Brumes sur les collines rouges que la chaleur dis­perse en mat­inée. Je vais sur mon toit, avec les per­ro­quets. Dernier chapitre du livre com­mencé il y a dix jours, Paléodé­mas­sifi­ca­teur. Sur la Plaza May­or les ter­rass­es sont pleines, les vil­la­geois par­lent et chantent, les téléviseurs sont allumés, les goss­es tapent dans le bal­lon. Nous descen­dons les vélos par l’ascenseur, roulons quinze kilo­mètres sur la plage. Dans les tun­nels creusés à tra­vers la falaise (l’ancienne voie fer­rovi­aire de la cimenterie), il faut enlever les lunettes. Des chauve-souris s’affolent con­tre le roc bosselé. Les par­ents hissent les enfants. Près des Chirin­gui­tos, sur le sable, à bord de bar­ques de métal, le bois d’olivier se con­sume, les cuisiniers gril­lent sar­dines et poulpes.
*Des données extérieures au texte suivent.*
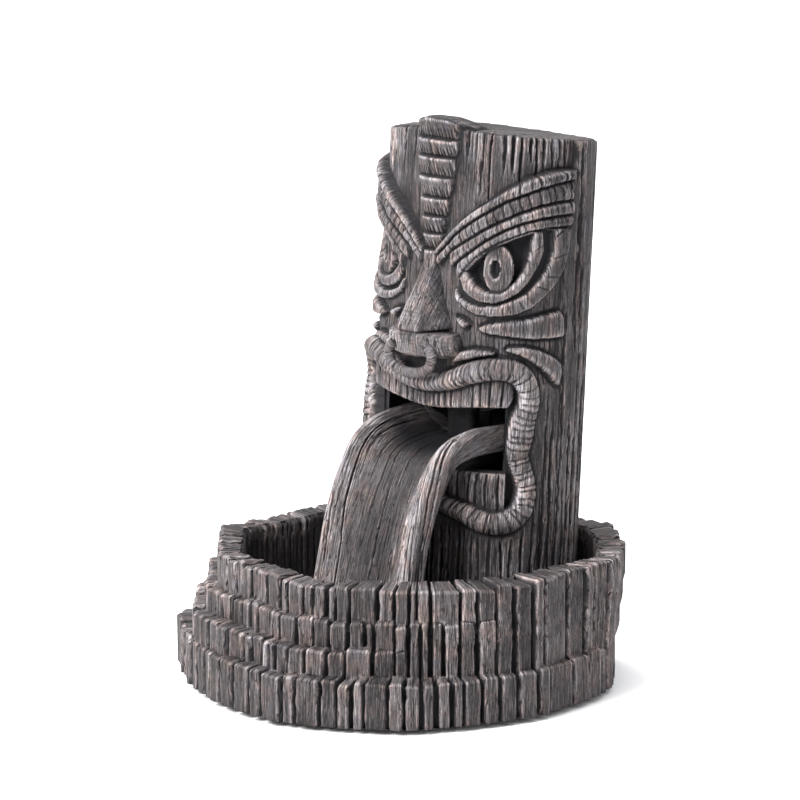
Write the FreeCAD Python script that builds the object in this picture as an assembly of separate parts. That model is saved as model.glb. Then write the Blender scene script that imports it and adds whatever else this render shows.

A 17 heures, nous atteignons Bena­gal­bón, garons les vélos sous le Deo (pour « doigt », en espag­nol « dedo », ici pronon­cé à l’Andalouse). La paellera est vide, les familles finis­sent de manger. Le garçon nous désigne une table au soleil. Il étend une nappe de papi­er, nous vante ses fri­t­ures de pois­son, apporte de la bière et des olives. 

Tête

-Et la tête, j’en fais quoi?
-Tu la mets sur les épaules.

Connaissances de l’IA.

Des cheveux côte à côte, ce qui ne fait pas une chevelure.

Chants

Hier, je courais. Course excel­lente. Rythme car­diaque impec­ca­ble. Une pre­mière depuis trente ans. Et tout le long de la plage, sur le quai, la pop­u­la­tion chan­tait. Un spec­ta­cle heureux et réjouis­sant. Je courais le sourire aux lèvres. D’abord ces enfants pour qui le restau­ra­teur avait dressé une longue, une belle table. Ils célébraient l’an­niver­saire d’une fille de trois ans en tutu rose. Puis des familles en cer­cle autour d’un gui­tariste, don­nant de la voix et du rire, et des castag­nettes. Plus loin, des fiancés que les témoins chantent. Et le long de la prom­e­nade, un cortège d’an­ciens le torse bom­bé qui reprend en chœur, à tue-tête, sur un rythme pro­duit au moyen d’un manche à bal­ai enfon­cé dans une poubelle de peau, les cou­plets du maître chanteur.

El Palo

Dans le quarti­er pop­u­laire El Palo, le mag­a­sin d’ap­pareils élec­tron­iques Ven­tu­ra elec­t­ri­ci­dad fait dis­tribuer dans les boîtes au let­tres son dépli­ant pub­lic­i­taire de Noël. En page de garde fig­ure un bil­let de la loterie nation­al, le no 66785, par­tic­i­pant au grand tirage de Noël, “jusqu’à 50 mil­lions en cagnotte”. Avec ce mes­sage: “si nous gagnons, tous les achats fait entre le 15 novem­bre et le 24 décem­bre vous seront remboursés!”.

Animalier

Fauves hos­tiles, dans un envi­ron­nement sauvage, por­tant clo­chette au cou.